Nearly half of the 119 countries surveyed had “serious”, “alarming” or “extremely alarming” hunger levels between 2012 and 2016, the report said.


Central African Republic topped the list of the worst affected, followed by Chad, Sierra Leone, Madagascar and Zambia.

The report indicated that beyond these acute crises, long term obstacles to reducing hunger in several countries may also be threatening efforts to reach zero hunger.

Dominic MacSorley, the chief executive of Concern, said that conflict and climate related shocks are at the heart of this problem.

According to the report, about half of the populations in the hungriest countries were short of food.

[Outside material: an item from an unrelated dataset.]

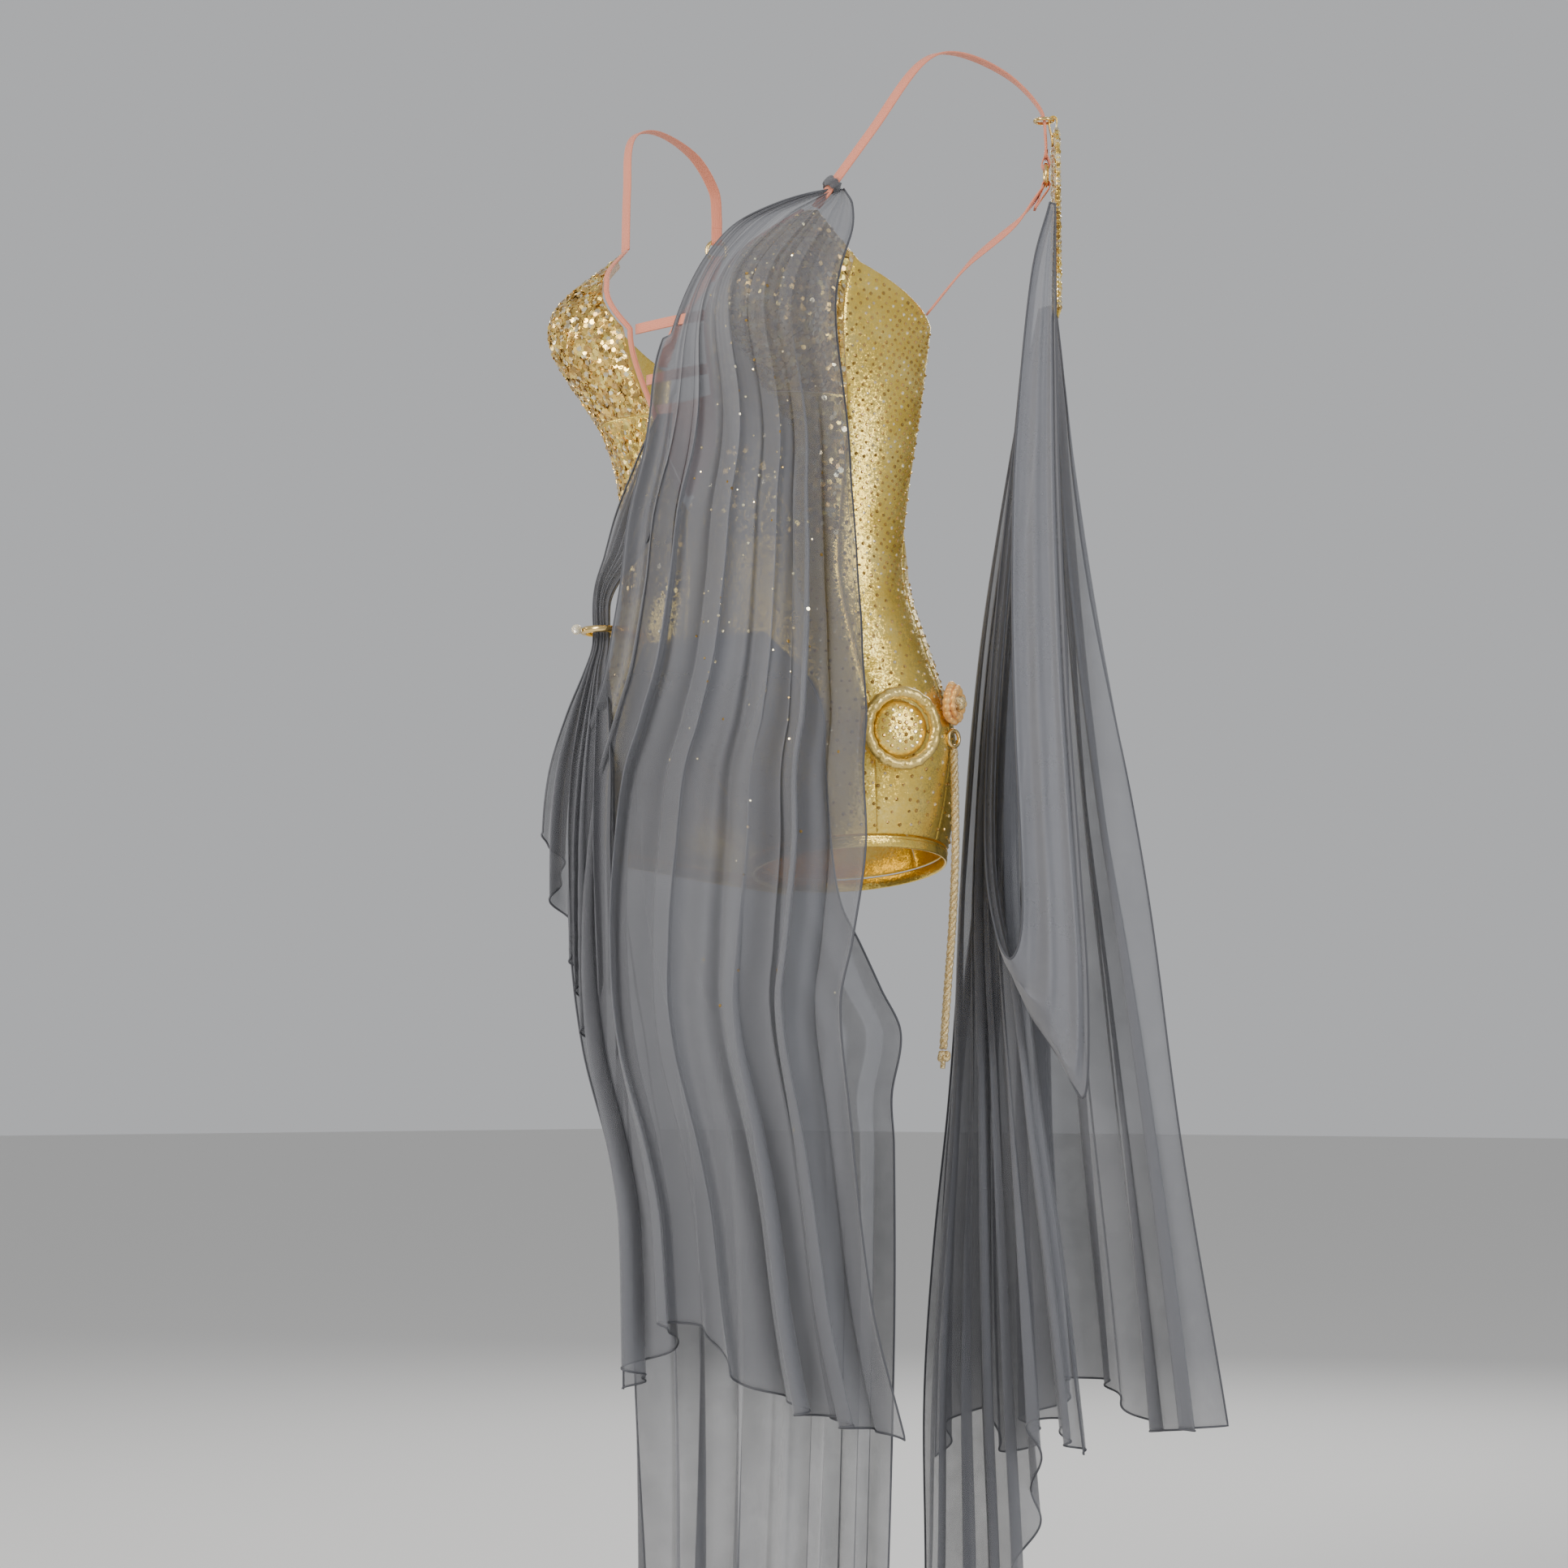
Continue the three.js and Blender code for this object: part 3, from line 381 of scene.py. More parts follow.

According to the report, roughly half of the populations of Central African Republic, Haiti and Zambia are undernourished-the highest number recorded in the report.

“The results of this year’s global hunger index show that we cannot waiver in our resolve to reach the UN sustainable Development Goalk of zero hunger by 2030.” Shenggen Fan, director general of the International Food Policy Research Institute said.

According to a UN report recently, global hunger levels have risen for the first time in more than a decade, now affecting 11 percent of the world’s population – or 815 million people, the report said.

Of the countries for which scores could be calculated, the top 10 countries with the highest level of hunger are Central African Republic, Chad, Sierra Leone, Madagascar, Zambia, Yemen, Sudan, Liberia, Niger and Timor-Leste.

Yemen came sixth in the index as its hunger crisis has spiked since 2015 when civil war erupted.

Although most of Nigeria is relatively food secure, the eight-year Islamist Boko Haram insurgency has left millions in the northeast at risk of starvation.

14 countries – including Senegal, Azerbaijan, Peru, Panama, Brazil and China – have made significant improvements since 2000, the report noted.

The index is based on levels of hunger in the general population, and rates of wasting, stunting and deaths among children under five years old.

According to the report, women, girls and ethnic minorities are most at risk of hunger, which causes nearly half of deaths in under-fives.